Frage: Wie viel Türke und wie viel Deutscher steckt in Ihnen?
Bülent Ceylan:
Im Ausland bin ich mehr Deutscher, wenn ich zum Beispiel in Frankreich ein gescheites Schnitzel will und nur so einen kleinen Happen vorgesetzt bekomme. Da bin ich durch und durch deutsch, ich will ein großes Schnitzel, das über den Teller lappt und fast bis zum Tischnachbarn rüberreicht. Egal, ob’s schmeckt oder nicht: Hauptsache groß und billig (lacht). Den Türken in mir entdecke ich immer dann, wenn das Temperament mal wieder hochkocht — das habe ich eindeutig von meinem Vater.

Frage: Die angeblichen Unterschiede zwischen Deutschen und Türken sind jedem geläufig. Gibt’s denn auch Gemeinsamkeiten?
Bülent Ceylan: Aber natürlich, die Türken haben zum Beispiel genau wie die Deutschen einen fatalen Hang zur Depression.

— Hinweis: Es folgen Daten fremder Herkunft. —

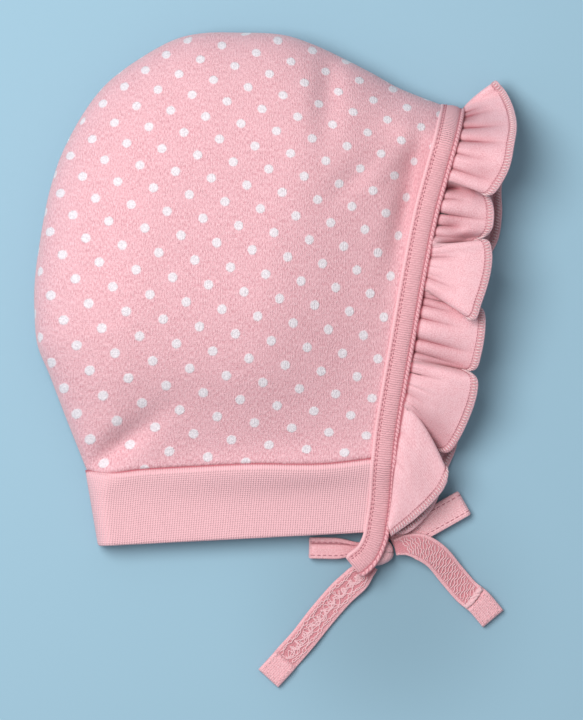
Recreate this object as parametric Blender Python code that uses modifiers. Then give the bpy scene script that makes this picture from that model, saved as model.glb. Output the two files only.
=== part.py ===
"""A baby's jersey bonnet lying on its side, with a gathered ruffle and tied straps.

+Z is up, +X points to the face opening and +Y to the top of the head. The origin is on the
flat underside of the lower crown panel. Sizes are in millimetres.
"""

import bmesh
import bpy
import numpy as np

MM = 0.001
GAP = 0.3

# Crown
CROWN_LENGTH = 149.5
CROWN_HEIGHT = 161.3
CROWN_BACK = -88.6
NECK_LEVEL = -40.7
DOME_HEIGHT = 40.0
SEAM_HEIGHT = 12.0
JERSEY_THICKNESS = 1.2

# Neck band
BAND_DEPTH = 28.6
BAND_THICKNESS = 2.4
BAND_BACK_SLANT = 4.8
BAND_FRONT_RISE = 4.9
FAR_BAND_SHORTER = 2.6

# Face binding
BINDING_WIDTH = 9.6
BINDING_THICKNESS = 2.6
BINDING_PROUD = 1.0
FAR_BINDING_SHORTER = 17.5

# Ruffle
RUFFLE_WIDTH = 24.0
FOLD_LIFT = 7.0

# Straps
STRAP_WIDTH = 10.0
STRAP_THICKNESS = 1.6
HEM_THICKNESS = 2.8
TAIL_REACH = 55.0
LEFT_LOOP_REACH = 24.9
RIGHT_LOOP_REACH = 36.2
LEFT_LOOP_ANGLE = 179.0
RIGHT_LOOP_ANGLE = 29.5
LOOP_BEND = 1.4
CROSSING_HEIGHT = 5.6
KNOT_LENGTH = 12.0
KNOT_WIDTH = 10.4
KNOT_HEIGHT = 8.4
KNOT_FROM_END = 9.7
KNOT_ASIDE = 2.9

# Centre seam from the neck round the back and over the top.
# forward: share of the crown's length. up: share of its height.
SEAM_TABLE = (
    (0.128, 0.000),
    (0.079, 0.115),
    (0.037, 0.218),
    (0.007, 0.287),
    (0.000, 0.356),
    (0.000, 0.425),
    (0.010, 0.505),
    (0.035, 0.631),
    (0.072, 0.734),
    (0.136, 0.838),
    (0.205, 0.906),
    (0.322, 0.975),
    (0.406, 0.998),
    (0.505, 1.000),
    (0.604, 0.996),
    (0.680, 0.975),
    (0.760, 0.941),
    (0.834, 0.906),
    (0.901, 0.872),
)

# Middle line of the face binding from its lower end to the top.
# forward: share of the crown's length. up: share of its height.
FACE_TABLE = (
    (0.786, -0.224),
    (0.820, -0.196),
    (0.839, -0.160),
    (0.846, -0.126),
    (0.854, -0.069),
    (0.859, 0.004),
    (0.869, 0.092),
    (0.884, 0.179),
    (0.903, 0.280),
    (0.923, 0.390),
    (0.943, 0.493),
    (0.965, 0.592),
    (0.993, 0.688),
    (1.017, 0.769),
    (1.032, 0.830),
)

# Shape across the seam, a row per place along it.
# along: share of the seam, below 0 on the neck band. seam: share of the seam's height.
# upper, lower: distance over which each panel turns flat, share of the crown's height.
ROLL_TABLE = (
    (-0.20, 0.34, 0.035, 0.025),
    (0.00, 0.42, 0.060, 0.034),
    (0.06, 0.60, 0.130, 0.070),
    (0.16, 0.90, 0.230, 0.100),
    (0.30, 1.00, 0.270, 0.110),
    (0.70, 1.00, 0.270, 0.110),
    (0.86, 0.85, 0.240, 0.090),
    (0.95, 0.62, 0.200, 0.065),
    (1.00, 0.50, 0.180, 0.055),
    (1.30, 0.50, 0.180, 0.055),
)

# Height of the upper side, a row per level.
# up: share of the crown's height. middle, face: shares of the dome's height.
LEVEL_TABLE = (
    (-0.30, 0.22, 0.23),
    (-0.17, 0.24, 0.23),
    (-0.03, 0.31, 0.31),
    (0.02, 0.38, 0.36),
    (0.07, 0.46, 0.40),
    (0.13, 0.58, 0.45),
    (0.22, 0.78, 0.52),
    (0.34, 0.94, 0.61),
    (0.50, 1.00, 0.65),
    (0.70, 0.98, 0.66),
    (0.85, 0.94, 0.64),
    (1.10, 0.92, 0.62),
)
FACE_BLEND = 0.38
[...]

Wenn irgendwas schief läuft, wird gejammert und geheult und dann sogar noch eins draufgesetzt mit der wunderbar melancholischen türkischen Musik — erst wenn’s nicht mehr weiter runtergeht, wird wieder Bauchtanzmusik aufgelegt (lacht).

Frage: Bei Ihnen bekommen Minderheiten und Mehrheiten ihr Fett weg, um politische Korrektheit scheren Sie sich weniger. Ist es für einen Komiker heute leichter, frech zu sein, als früher?
Bülent Ceylan:
Auf jeden Fall, da hat sich in den vergangenen Jahren einiges geändert. Wenn ich zum Beispiel heute einen Hitler-Witz mache, dann lacht das Publikum viel freier darüber als früher. Da hat sich in Deutschland doch eine ganze Menge getan, glaube ich.

Frage: Gibt es für Komiker heutzutage überhaupt noch Tabus?
Bülent Ceylan:
Für mich schon, ich mache mich nicht über Behinderte oder kranke Menschen lustig.

Frage: Aber über Mannheimer.
Bülent Ceylan:
Klar, aber das darf ich als Mannheimer ja auch, meine Wurzeln sind mir wichtig. Grundsätzlich gilt: Es wird keiner verschont.